Hah, yes, I suppose that's right. It is the nature of the novelty not to last. I suppose that you have the rangers tell you where to find their guildhouse/treefort/master trainer after you've trained a couple times, or make some sort of skill that helps you find it directly.
29 Oct, 2009, Runter wrote in the 22nd comment:
Votes: 0
KaVir said:
Runter said:
After stats are assigned by said builder the system gives them a target ilevel. Their instructions to build the item must then add up to the target ilevel or more. They can tweak the stats on the item to actually lower the ilevel requirement. But until the stats are in compliance the item is a no-go. Requires no administration oversight.
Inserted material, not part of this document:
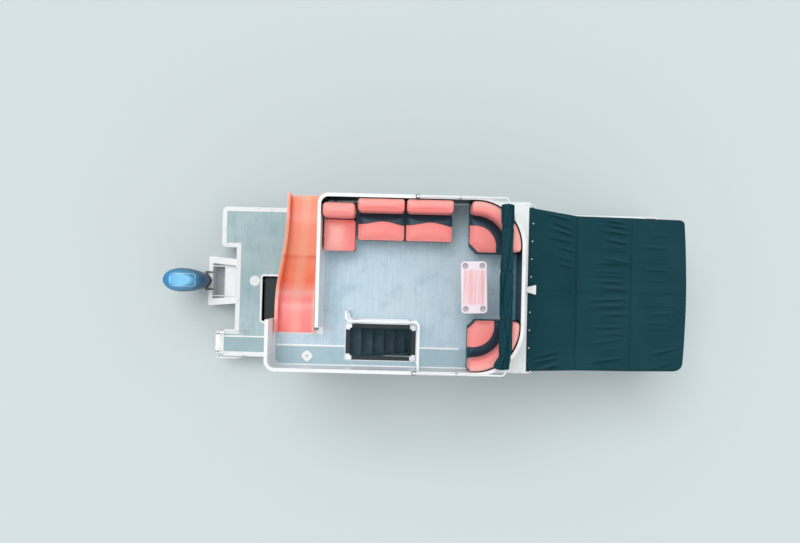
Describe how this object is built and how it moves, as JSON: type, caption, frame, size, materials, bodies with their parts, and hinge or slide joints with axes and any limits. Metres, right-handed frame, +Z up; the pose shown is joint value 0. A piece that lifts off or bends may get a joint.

The builder may feel some of it is not balanced correctly, but that's probably not his job anyways. (Which I feel is a big mistake giving your content designers access to in the first place.)

That's along the same sort of lines as my propo.... I think it could work pretty well, although it would be difficult to balance the bonuses in advance. Arguably that's a separate problem, but it's still related to this issue.

It might be interesting to try a popularity-based equipment restriction system though. The more people who use a particular item, the larger the percentage of their magical item quota it uses up. If you've got a really big range of items (or the items are non-static) you could do a similar thing except with bonuses instead of items. That way, the items would tend to balance themselves (unless people start creating a lot of alts).


Some years ago I had some code installed so that some items were unique by count on a limit function. Which isn't really the same thing as you are talking about but it was somewhat interesting. Since it became more rare as the count reached the limit. However, we did make it so that items expired/limit expanded if they met a few conditions.